Aim of the exercise: Make an exact copy of the listing below.
____ Data block
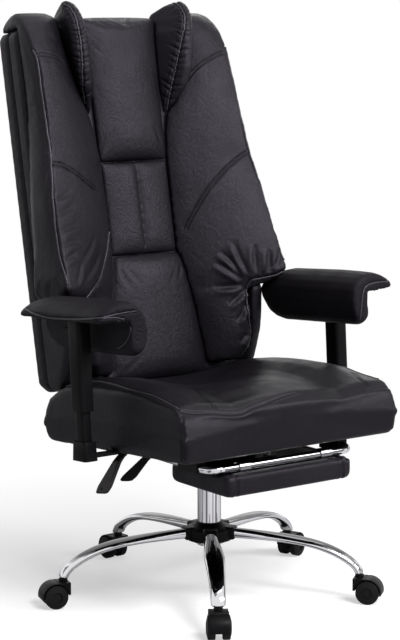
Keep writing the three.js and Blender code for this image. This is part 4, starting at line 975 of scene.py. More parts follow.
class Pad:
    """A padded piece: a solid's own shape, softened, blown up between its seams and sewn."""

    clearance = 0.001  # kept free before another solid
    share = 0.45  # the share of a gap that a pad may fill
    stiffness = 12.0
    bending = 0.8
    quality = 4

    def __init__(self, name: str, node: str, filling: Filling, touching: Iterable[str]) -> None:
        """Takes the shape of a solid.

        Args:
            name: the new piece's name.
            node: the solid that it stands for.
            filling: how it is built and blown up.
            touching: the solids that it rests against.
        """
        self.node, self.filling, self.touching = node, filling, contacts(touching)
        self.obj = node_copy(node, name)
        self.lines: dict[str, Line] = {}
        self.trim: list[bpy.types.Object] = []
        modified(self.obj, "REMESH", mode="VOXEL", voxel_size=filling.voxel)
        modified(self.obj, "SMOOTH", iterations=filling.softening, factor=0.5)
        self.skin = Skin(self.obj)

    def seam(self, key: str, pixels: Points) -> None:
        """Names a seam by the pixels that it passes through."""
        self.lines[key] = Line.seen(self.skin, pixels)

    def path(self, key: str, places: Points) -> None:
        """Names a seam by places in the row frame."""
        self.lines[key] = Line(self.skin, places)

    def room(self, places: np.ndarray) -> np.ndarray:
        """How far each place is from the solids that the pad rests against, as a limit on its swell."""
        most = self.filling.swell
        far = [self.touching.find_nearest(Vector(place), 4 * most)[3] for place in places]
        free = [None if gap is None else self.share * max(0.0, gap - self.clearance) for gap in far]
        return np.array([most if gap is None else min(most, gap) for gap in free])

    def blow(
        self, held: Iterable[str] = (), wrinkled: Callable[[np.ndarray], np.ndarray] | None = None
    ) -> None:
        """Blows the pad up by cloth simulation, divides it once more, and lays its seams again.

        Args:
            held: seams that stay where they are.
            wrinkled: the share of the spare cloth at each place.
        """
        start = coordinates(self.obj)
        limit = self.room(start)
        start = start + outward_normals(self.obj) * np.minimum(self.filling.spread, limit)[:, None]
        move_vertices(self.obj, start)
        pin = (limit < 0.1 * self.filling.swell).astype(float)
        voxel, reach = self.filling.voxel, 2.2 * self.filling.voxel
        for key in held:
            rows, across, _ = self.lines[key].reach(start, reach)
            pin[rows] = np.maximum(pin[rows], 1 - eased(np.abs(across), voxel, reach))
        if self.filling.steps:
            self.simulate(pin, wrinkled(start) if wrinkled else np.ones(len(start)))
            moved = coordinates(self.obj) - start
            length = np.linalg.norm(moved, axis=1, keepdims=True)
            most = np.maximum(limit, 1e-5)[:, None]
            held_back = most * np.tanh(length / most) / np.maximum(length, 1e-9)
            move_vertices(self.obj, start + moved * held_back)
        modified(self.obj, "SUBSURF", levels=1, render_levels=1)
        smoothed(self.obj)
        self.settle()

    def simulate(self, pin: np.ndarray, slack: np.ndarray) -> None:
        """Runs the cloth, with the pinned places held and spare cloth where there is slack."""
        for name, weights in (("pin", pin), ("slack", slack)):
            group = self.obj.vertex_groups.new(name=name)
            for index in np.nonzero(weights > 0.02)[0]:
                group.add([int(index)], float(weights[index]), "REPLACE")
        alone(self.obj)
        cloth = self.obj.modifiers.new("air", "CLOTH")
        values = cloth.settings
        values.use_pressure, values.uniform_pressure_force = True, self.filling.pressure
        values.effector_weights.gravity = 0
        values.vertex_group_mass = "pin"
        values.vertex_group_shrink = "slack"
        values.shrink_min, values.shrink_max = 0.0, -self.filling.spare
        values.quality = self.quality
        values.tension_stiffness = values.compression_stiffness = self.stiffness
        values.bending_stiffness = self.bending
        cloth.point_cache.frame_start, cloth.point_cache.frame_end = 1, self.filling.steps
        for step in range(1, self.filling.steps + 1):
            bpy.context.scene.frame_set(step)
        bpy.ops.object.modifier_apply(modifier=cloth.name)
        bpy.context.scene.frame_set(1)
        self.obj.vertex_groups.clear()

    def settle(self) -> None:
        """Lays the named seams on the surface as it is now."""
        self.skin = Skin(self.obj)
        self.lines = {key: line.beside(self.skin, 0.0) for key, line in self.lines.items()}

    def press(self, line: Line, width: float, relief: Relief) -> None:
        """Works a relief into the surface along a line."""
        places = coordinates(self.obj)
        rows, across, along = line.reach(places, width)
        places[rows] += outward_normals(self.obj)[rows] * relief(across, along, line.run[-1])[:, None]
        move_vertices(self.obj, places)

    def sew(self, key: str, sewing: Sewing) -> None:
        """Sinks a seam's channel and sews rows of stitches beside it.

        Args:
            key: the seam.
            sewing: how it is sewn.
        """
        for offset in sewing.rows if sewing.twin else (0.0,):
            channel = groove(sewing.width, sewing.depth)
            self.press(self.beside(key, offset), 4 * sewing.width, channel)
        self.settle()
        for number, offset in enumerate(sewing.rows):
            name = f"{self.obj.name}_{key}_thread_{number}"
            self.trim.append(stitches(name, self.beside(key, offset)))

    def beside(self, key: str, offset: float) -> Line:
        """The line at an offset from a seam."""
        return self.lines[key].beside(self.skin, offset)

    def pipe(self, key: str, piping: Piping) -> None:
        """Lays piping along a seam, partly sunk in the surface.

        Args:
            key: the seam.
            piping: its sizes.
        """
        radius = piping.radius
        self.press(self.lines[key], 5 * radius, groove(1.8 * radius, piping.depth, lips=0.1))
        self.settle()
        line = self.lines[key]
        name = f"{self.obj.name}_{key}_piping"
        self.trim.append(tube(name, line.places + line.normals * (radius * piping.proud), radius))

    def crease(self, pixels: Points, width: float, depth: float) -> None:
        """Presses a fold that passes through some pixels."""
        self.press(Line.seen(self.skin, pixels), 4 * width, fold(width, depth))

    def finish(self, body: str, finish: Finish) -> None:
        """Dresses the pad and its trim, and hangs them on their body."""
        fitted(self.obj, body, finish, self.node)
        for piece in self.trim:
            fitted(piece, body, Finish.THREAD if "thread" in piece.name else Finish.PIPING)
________
Complete response:
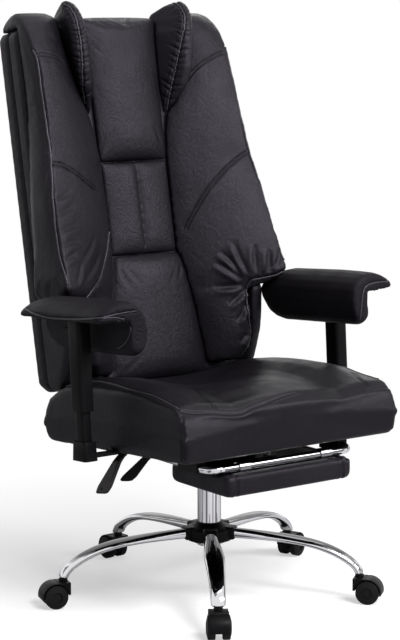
Keep writing the three.js and Blender code for this image. This is part 4, starting at line 975 of scene.py. More parts follow.
class Pad:
    """A padded piece: a solid's own shape, softened, blown up between its seams and sewn."""

    clearance = 0.001  # kept free before another solid
    share = 0.45  # the share of a gap that a pad may fill
    stiffness = 12.0
    bending = 0.8
    quality = 4

    def __init__(self, name: str, node: str, filling: Filling, touching: Iterable[str]) -> None:
        """Takes the shape of a solid.

        Args:
            name: the new piece's name.
            node: the solid that it stands for.
            filling: how it is built and blown up.
            touching: the solids that it rests against.
        """
        self.node, self.filling, self.touching = node, filling, contacts(touching)
        self.obj = node_copy(node, name)
        self.lines: dict[str, Line] = {}
        self.trim: list[bpy.types.Object] = []
        modified(self.obj, "REMESH", mode="VOXEL", voxel_size=filling.voxel)
        modified(self.obj, "SMOOTH", iterations=filling.softening, factor=0.5)
        self.skin = Skin(self.obj)

    def seam(self, key: str, pixels: Points) -> None:
        """Names a seam by the pixels that it passes through."""
        self.lines[key] = Line.seen(self.skin, pixels)

    def path(self, key: str, places: Points) -> None:
        """Names a seam by places in the row frame."""
        self.lines[key] = Line(self.skin, places)

    def room(self, places: np.ndarray) -> np.ndarray:
        """How far each place is from the solids that the pad rests against, as a limit on its swell."""
        most = self.filling.swell
        far = [self.touching.find_nearest(Vector(place), 4 * most)[3] for place in places]
        free = [None if gap is None else self.share * max(0.0, gap - self.clearance) for gap in far]
        return np.array([most if gap is None else min(most, gap) for gap in free])

    def blow(
        self, held: Iterable[str] = (), wrinkled: Callable[[np.ndarray], np.ndarray] | None = None
    ) -> None:
        """Blows the pad up by cloth simulation, divides it once more, and lays its seams again.

        Args:
            held: seams that stay where they are.
            wrinkled: the share of the spare cloth at each place.
        """
        start = coordinates(self.obj)
        limit = self.room(start)
        start = start + outward_normals(self.obj) * np.minimum(self.filling.spread, limit)[:, None]
        move_vertices(self.obj, start)
        pin = (limit < 0.1 * self.filling.swell).astype(float)
        voxel, reach = self.filling.voxel, 2.2 * self.filling.voxel
        for key in held:
            rows, across, _ = self.lines[key].reach(start, reach)
            pin[rows] = np.maximum(pin[rows], 1 - eased(np.abs(across), voxel, reach))
        if self.filling.steps:
            self.simulate(pin, wrinkled(start) if wrinkled else np.ones(len(start)))
            moved = coordinates(self.obj) - start
            length = np.linalg.norm(moved, axis=1, keepdims=True)
            most = np.maximum(limit, 1e-5)[:, None]
            held_back = most * np.tanh(length / most) / np.maximum(length, 1e-9)
            move_vertices(self.obj, start + moved * held_back)
        modified(self.obj, "SUBSURF", levels=1, render_levels=1)
        smoothed(self.obj)
        self.settle()

    def simulate(self, pin: np.ndarray, slack: np.ndarray) -> None:
        """Runs the cloth, with the pinned places held and spare cloth where there is slack."""
        for name, weights in (("pin", pin), ("slack", slack)):
            group = self.obj.vertex_groups.new(name=name)
            for index in np.nonzero(weights > 0.02)[0]:
                group.add([int(index)], float(weights[index]), "REPLACE")
        alone(self.obj)
        cloth = self.obj.modifiers.new("air", "CLOTH")
        values = cloth.settings
        values.use_pressure, values.uniform_pressure_force = True, self.filling.pressure
        values.effector_weights.gravity = 0
        values.vertex_group_mass = "pin"
        values.vertex_group_shrink = "slack"
        values.shrink_min, values.shrink_max = 0.0, -self.filling.spare
        values.quality = self.quality
        values.tension_stiffness = values.compression_stiffness = self.stiffness
        values.bending_stiffness = self.bending
        cloth.point_cache.frame_start, cloth.point_cache.frame_end = 1, self.filling.steps
        for step in range(1, self.filling.steps + 1):
            bpy.context.scene.frame_set(step)
        bpy.ops.object.modifier_apply(modifier=cloth.name)
        bpy.context.scene.frame_set(1)
        self.obj.vertex_groups.clear()

    def settle(self) -> None:
        """Lays the named seams on the surface as it is now."""
        self.skin = Skin(self.obj)
        self.lines = {key: line.beside(self.skin, 0.0) for key, line in self.lines.items()}

    def press(self, line: Line, width: float, relief: Relief) -> None:
        """Works a relief into the surface along a line."""
        places = coordinates(self.obj)
        rows, across, along = line.reach(places, width)
        places[rows] += outward_normals(self.obj)[rows] * relief(across, along, line.run[-1])[:, None]
        move_vertices(self.obj, places)

    def sew(self, key: str, sewing: Sewing) -> None:
        """Sinks a seam's channel and sews rows of stitches beside it.

        Args:
            key: the seam.
            sewing: how it is sewn.
        """
        for offset in sewing.rows if sewing.twin else (0.0,):
            channel = groove(sewing.width, sewing.depth)
            self.press(self.beside(key, offset), 4 * sewing.width, channel)
        self.settle()
        for number, offset in enumerate(sewing.rows):
            name = f"{self.obj.name}_{key}_thread_{number}"
            self.trim.append(stitches(name, self.beside(key, offset)))

    def beside(self, key: str, offset: float) -> Line:
        """The line at an offset from a seam."""
        return self.lines[key].beside(self.skin, offset)

    def pipe(self, key: str, piping: Piping) -> None:
        """Lays piping along a seam, partly sunk in the surface.

        Args:
            key: the seam.
            piping: its sizes.
        """
        radius = piping.radius
        self.press(self.lines[key], 5 * radius, groove(1.8 * radius, piping.depth, lips=0.1))
        self.settle()
        line = self.lines[key]
        name = f"{self.obj.name}_{key}_piping"
        self.trim.append(tube(name, line.places + line.normals * (radius * piping.proud), radius))

    def crease(self, pixels: Points, width: float, depth: float) -> None:
        """Presses a fold that passes through some pixels."""
        self.press(Line.seen(self.skin, pixels), 4 * width, fold(width, depth))

    def finish(self, body: str, finish: Finish) -> None:
        """Dresses the pad and its trim, and hangs them on their body."""
        fitted(self.obj, body, finish, self.node)
        for piece in self.trim:
            fitted(piece, body, Finish.THREAD if "thread" in piece.name else Finish.PIPING)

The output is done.